Provided data:
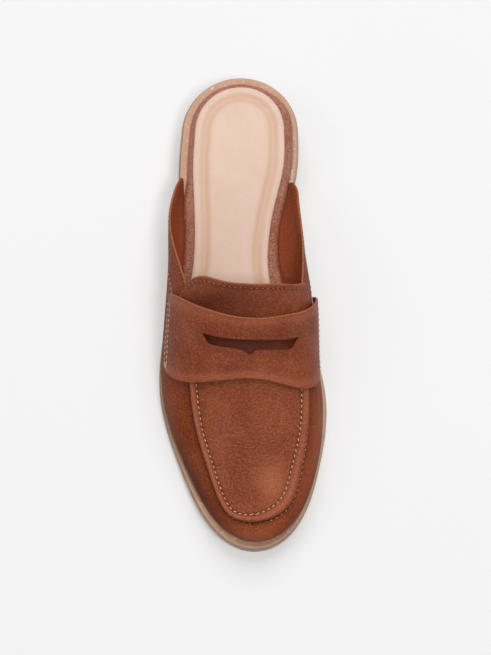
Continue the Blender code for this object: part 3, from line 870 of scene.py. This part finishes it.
def layered(name, materials, stations, inset, profile, spans=14, breast=0.0, heights=None, fields=None,
            narrower=None):
    """Closed layer of the bottom on a profile of (inset, height) from its underside to its top."""
    base = inset(stations)
    low, high = heights or (underside, underside)
    deep = len(profile)
    blend = np.linspace(0, 1, deep) if heights else np.zeros(deep)
    steps = np.linspace(0, 1, spans + 2)[1:-1]
    sides = {}
    for side in (LATERAL, MEDIAL):
        edge = base + (narrower[side](stations) if narrower else 0)
        sides[side] = np.stack([sole_edge(side, stations, edge + p[0])[0] for p in profile], 1)
    left = sides[LATERAL]
    right = sides[MEDIAL]
    top = left[:, -1:] + (right[:, -1:] - left[:, -1:]) * steps[:, None]
    bottom = right[:, :1] + (left[:, :1] - right[:, :1]) * steps[:, None]
    plan = np.concatenate([left, top, right[:, ::-1], bottom], 1)
    height = [p[1] for p in profile]
    ring = np.array(height + [height[-1]] * spans + height[::-1] + [height[0]] * spans)
    level = np.concatenate([blend, np.ones(spans) * blend[-1], blend[::-1], np.zeros(spans)])
    if breast:
        share = np.linalg.norm(plan - left[:, :1], axis=2) / np.maximum(
            np.linalg.norm(right[:, :1] - left[:, :1], axis=2), 1e-9)
        bow = breast * ease((stations - stations[-1] + 0.1) / 0.1)
        plan[..., 1] += bow[:, None] * np.clip(4 * share * (1 - share), 0, 1)
    along = along_at(plan[..., 1])
    ground = low(along) * (1 - level) + high(along) * level
    points = np.concatenate([plan, (ground + ring)[..., None]], -1)
    rows, count = points.shape[:2]
    number = np.arange(rows * count).reshape(rows, count)
    mirror = np.concatenate([np.arange(deep), np.full(spans, deep - 1), np.arange(deep)[::-1],
                             np.zeros(spans, int)])
    number[0] = mirror
    if stations[-1] >= 1:
        number[-1] = (rows - 1) * count + mirror
    closed = np.concatenate([number, number[:, :1]], 1)
    faces = grid_faces(closed, np.ones(closed.shape, bool))
    if stations[-1] < 1:
        last = number[-1]
        for j in range(spans + 1):
            before = 2 * deep + 2 * spans - j
            corners = (deep + j, deep - 1 + j, before % count, (before - 1) % count)
            faces.append([int(last[k]) for k in corners])
        faces.append([int(v) for v in last[:deep]])
        faces.append([int(v) for v in last[deep + spans:2 * deep + spans]])
    flat = points.reshape(-1, 3)
    edge_inset = [p[0] for p in profile]
    ring_inset = np.array(edge_inset + [FAR_IN] * spans + edge_inset[::-1] + [FAR_IN] * spans)
    values = {"inset": np.tile(ring_inset, rows)}
    if fields:
        values.update({k: np.tile(v(ring_inset), rows) for k, v in fields.items()})
    way = surface_normals(flat, [f for f in faces if len(f) < 5])
    if way[number[rows // 2, deep + spans // 2]][2] < 0:
        faces = [f[::-1] for f in faces]
    return make_piece(name, flat, faces, materials, None, values)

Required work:
Determine the number of lines in the data that contain "from" as a word or string, and state only that number.

Finished answer:
2